Digital design is becoming more and more centered on the human, the customer, the person. It’s focusing less and less on the craft as an end in itself (the code, graphics, information architecture, navigation).
If you track terms such as “information architecture,” “user interface” and “usability” in Google Trends between 2004 and 2015 you will notice a significant decline. During the same period you will notice a significant rise in searches for terms like “user experience” and “customer experience.”
This should all be kept in context. There are far more searches for “web design” than for any of the above terms. (Web design has typically been more focused on graphics and coding.) However, web design searches are in severe decline. Back in 2004, there were 99 times more searches for web design than for customer experience. By 2015, this had dropped dramatically to 8 times more.

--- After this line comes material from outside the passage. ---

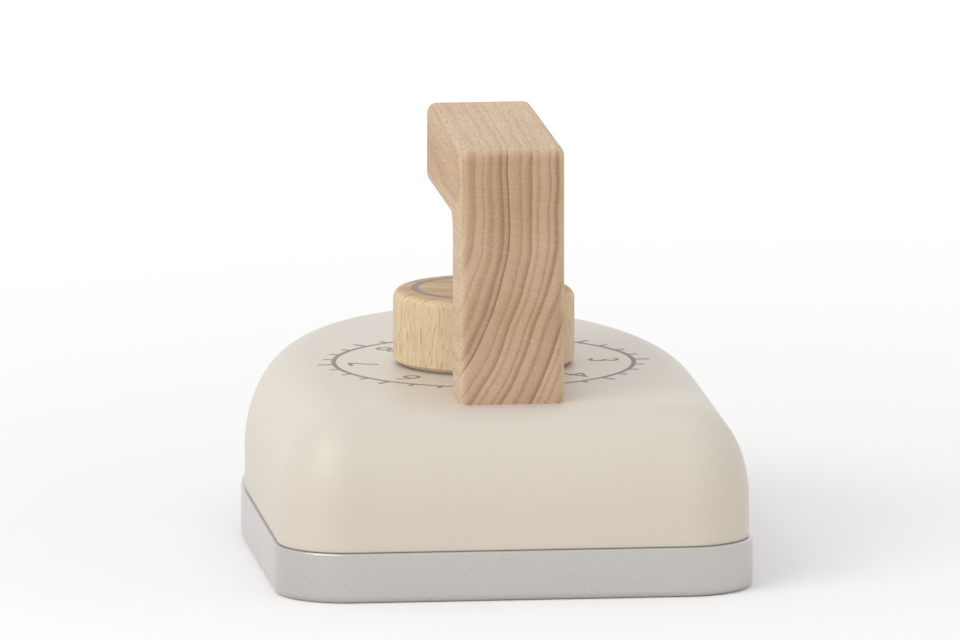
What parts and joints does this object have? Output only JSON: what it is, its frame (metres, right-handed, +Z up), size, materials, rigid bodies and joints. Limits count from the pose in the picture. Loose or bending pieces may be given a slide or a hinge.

“Web design is (finally!) dying of irrelevance,” Sergio Nouvel wrote for UX Magazine in June 2015. “As a discipline, web design has already exhausted its possibilities, an emerging combination of tech and cultural trends highlight the need for a broader approach.”
The shift in digital design thinking is away from the creation of the design itself and towards its use. The web is the perfect environment to measure use. Big Data is in essence data about how people use things. This is where today’s real competitive advantage lies. Great digital designers use the web to immerse themselves in the world of their customers. They behave as necessary outsiders within the organization, constantly arguing from the customer’s point of view.
In a modern company that has customer experience at its heart, roughly one in ten employees will be designers, according to Andreas Hauser, Global Head of Design for SAP. In a typical software vendor roughly one in every 100 employees will be a designer. In a typical IT organization, roughly one in every 1,000 employees will be a designer.
In the world of traditional IT there is an incredible lack of human-centered design thinking. “The only business unit not interacting with customers is IT,” Ventena Research stated in 2012. Unless IT radically changes its culture it will become more and more irrelevant to the future. Things are rapidly beginning to change. SAP, IBM, General Electric and 3M are just a few examples of companies who are substantially building out their design teams.
Design walks a tightrope between ego and empathy. In the last 30 years or so we have had a design trend that was much more focused on aesthetics than how things work and how they’re used. “Styling for its own sake is a lazy 20th-Century conceit,” James Dyson stated. “Design is not just what it looks like and feels like. Design is how it works,” Steve Jobs stated.
The future of digital design must be founded in empathy for the customer. It must be focused on use because with today’s impatient and empowered customer, if it’s not immediately easy-to-use, their attention will be lost.
Great design most definitely does pay. The Design Management Institute estimated that design-led companies have outperformed the S&P 500 by 219 percent between 2004 and 2014.